How to Stop Overspending (Find the Leaks and Plug Them)
Overspending is rarely one big mistake, so here is how to find the small leaks in your spending and plug them one at a time.
Most people who overspend are not reckless. They are just leaking money in places they never look. A few dollars here, a subscription there, a habit that feels harmless until you add it up over a year. The good news is that leaks are fixable once you find them. You do not need more willpower. You need better eyes.
Here is how to find the leaks in your own spending and plug them one at a time.
Step 1: Print the last 60 days and read every line
Pull up your checking account and your credit card, then look at the last two full months of transactions. Not the summary. Every single line. Two months matters because some spending only shows up once a month, like a streaming bill or a car wash membership you forgot you had.
Read it like a stranger would. When you see a charge you do not remember, circle it. Most people find between $80 and $200 a month in charges they cannot explain or no longer want. If you spot a $14.99 subscription you have not used since spring, that is $180 a year walking out the door for nothing.
Step 2: Sort spending into three honest buckets
Take every charge and drop it into one of three buckets. Needs, like rent, groceries, gas, and insurance. Wants, like takeout, shopping, and entertainment. And leaks, meaning anything you would not have paid for if someone had asked you first.
The leaks bucket is where the money hides. A daily $6 coffee is $180 a month, or about $2,160 a year. Ordering delivery four nights a week instead of cooking can run $600 a month once you count the fees and tips. Nobody decides to spend $7,200 a year on delivery. It just happens $50 at a time. Seeing it in one number is what makes it real.
Step 3: Cancel and downgrade before you cut anything painful
Start with the easy wins because they cost you nothing. Cancel every subscription you do not use. Downgrade the ones you do. A lot of streaming services have an ad-supported tier that costs $8 instead of $16, and honestly you will forget the ads by week two.
Call your phone and internet providers and ask for their current promotions. Ten minutes on the phone often knocks $20 to $40 off a monthly bill. If you trim three subscriptions at $12 each and shave $30 off your phone plan, that is $66 a month, or almost $800 a year, without giving up a single thing you actually enjoy.

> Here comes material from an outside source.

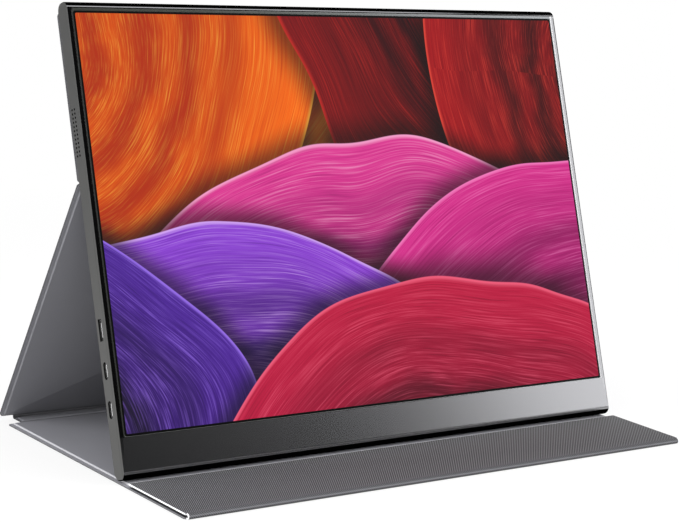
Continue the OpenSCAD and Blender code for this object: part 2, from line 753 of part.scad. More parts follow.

Step 4: Put a small speed bump on your spending triggers
Most overspending happens on autopilot. You are bored, tired, or stressed, and buying something feels good for about ten minutes. The fix is not shame. It is friction. Make the easy purchase a little harder to make.
Delete saved card numbers from shopping apps so you have to type them in. Take the store apps off your phone's home screen. Give yourself a 24 hour rule on anything over $50, and put the item in the cart without buying. Most of the time the urge is gone by morning. If you were talking yourself into a $120 impulse buy twice a month, that one rule can save you close to $2,900 a year.
Step 5: Give the recovered money a job the same day
Money you free up will quietly disappear back into your spending if you do not send it somewhere on purpose. The moment you cancel a subscription or cut a bill, move that exact dollar amount into savings or toward a debt.
Say you found $66 in subscriptions, $30 on your phone bill, and $150 by cooking two more nights a week. That is $246 a month. Set up an automatic transfer for that amount the day after payday. In a year you have moved almost $3,000 out of the leaks and into your future, and you never felt the pinch because the money was already gone.
Bottom line: Overspending is rarely one big mistake. It is a handful of small leaks you have stopped noticing. Read your last two months line by line, sort every charge honestly, plug the painless leaks first, add a speed bump to your triggers, and give the recovered money a job right away. Do that and you can find a few thousand dollars a year that was already yours.
These numbers are examples to show the math, not a promise. Your own leaks and savings will look different, so use your real statements when you run through this.